Wouldn't it be more worth my time to wageslave and develop a portfolio of valuable algorithms in order to earn a position in private equity through blood, sweat, and tears? This field will likely have been turned on its head three times over by the time I finish a masters / doctorate.

>The greater your breadth, the greater your information ratio.
Interesting.

> Also depends, holding periods can range from intraday to multiple months.
Ah okay. sounds like it's not like video rendering at all then.
thanks!

>He won't tell you shit about asset selection or anything proprietary obviously.
But are there things which are pretty universal to Quant? like variables or inputs that are pretty vanilla and always useful? Naturally the better models are the ones that have unique inputs and use them in new (accurate) ways.

>Model optimization is usually approached through backtesting, where the algorithm is given developing inputs (the market environment) for a slice of the past as they happened, and told to react and make decisions based on those market conditions. See how well it does. Throw it stress events like the 07-08 crash, flash crash, stuff like that. It's a moving target; you want to look at the past to predict the future, but without overfitting and opening your system up to vulnerabilities, especially with black swan-type events. Backtesting is of course not reliable on its own, you always need to test out-of-sample as part of development.
You've explained that very clearly. Thanks!

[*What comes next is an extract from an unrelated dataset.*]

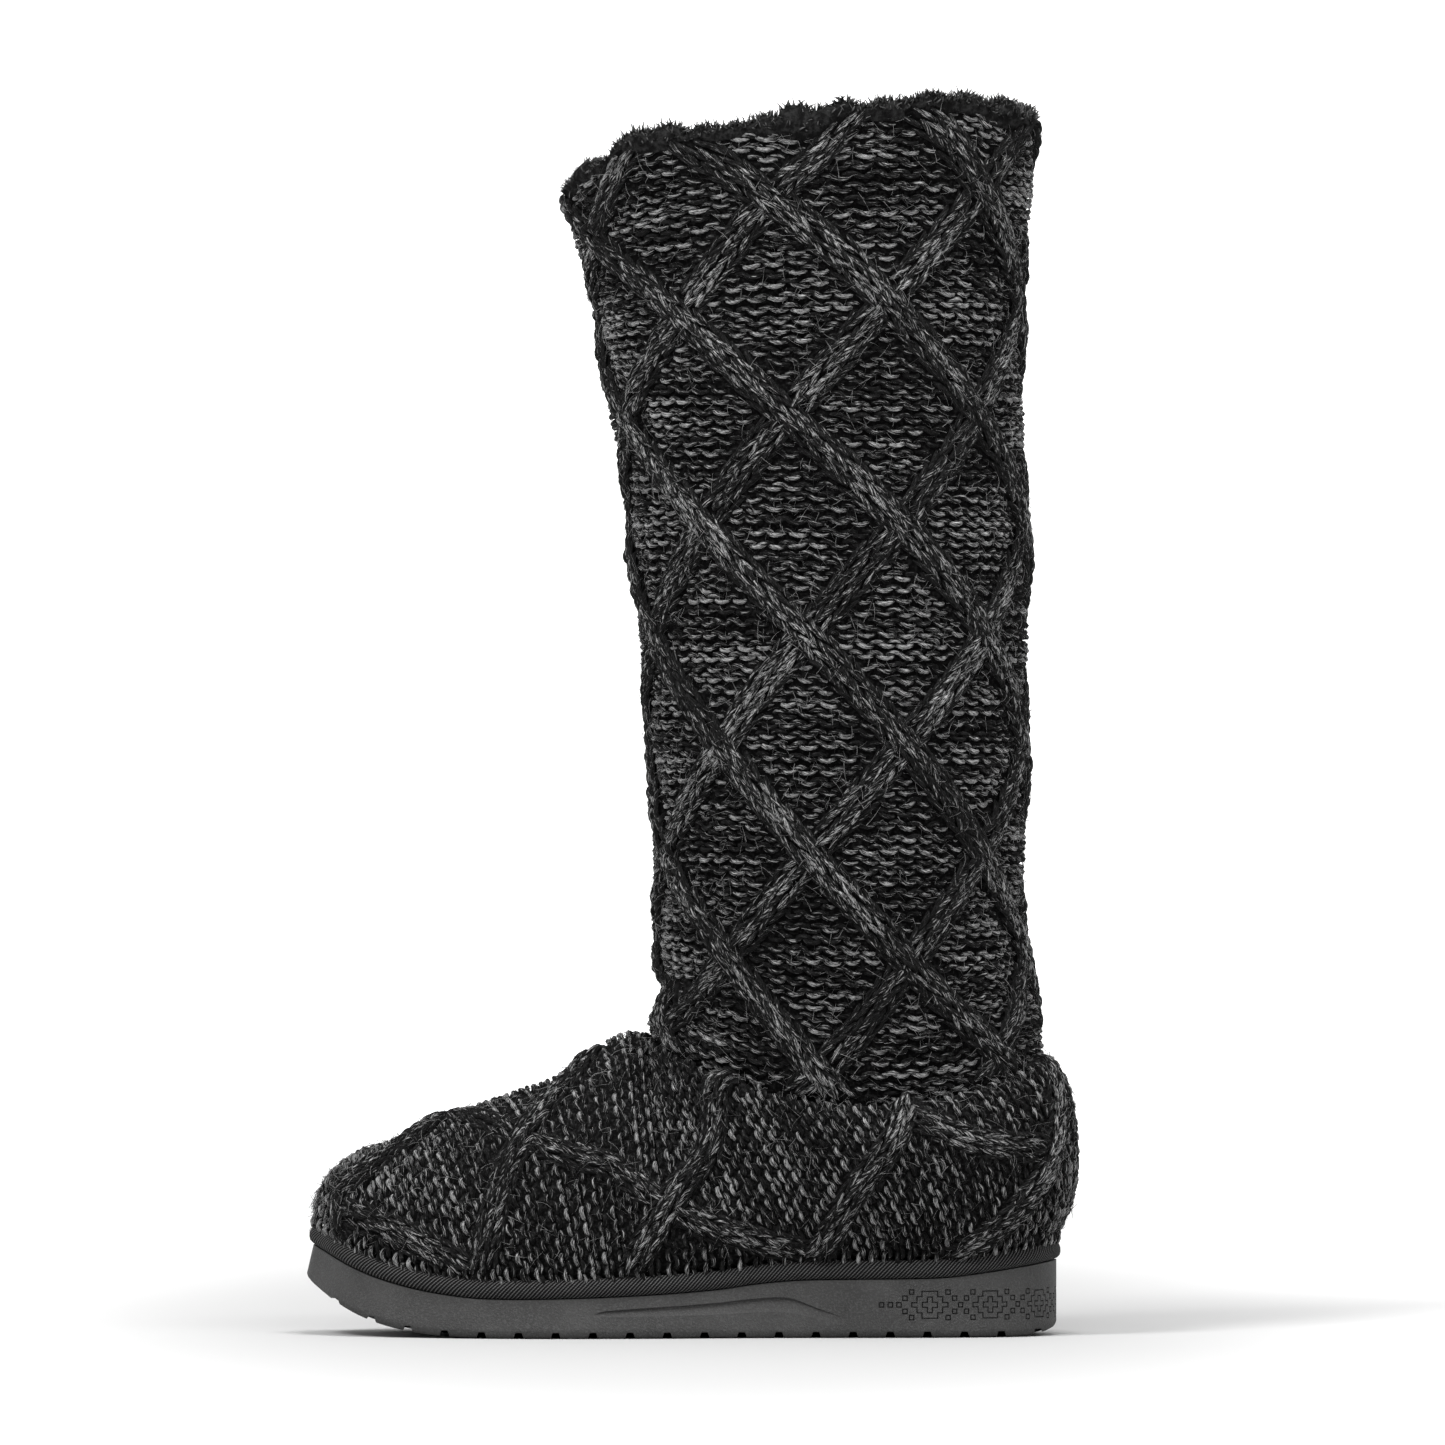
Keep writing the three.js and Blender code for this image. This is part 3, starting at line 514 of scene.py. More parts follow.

It might be more worth your time to wageslave, but developing signals that will get you noticed is unlikely. First, you're unlikely to come up with good signals without institutional support. Second, hedge funds simply don't go out and recruit quants like that. I don't want to discourage your passion, but being a quant is definitely not for everyone.

It's the Fundamental Law of Active Management.

Momentum and trend following strategies are probably the most universal.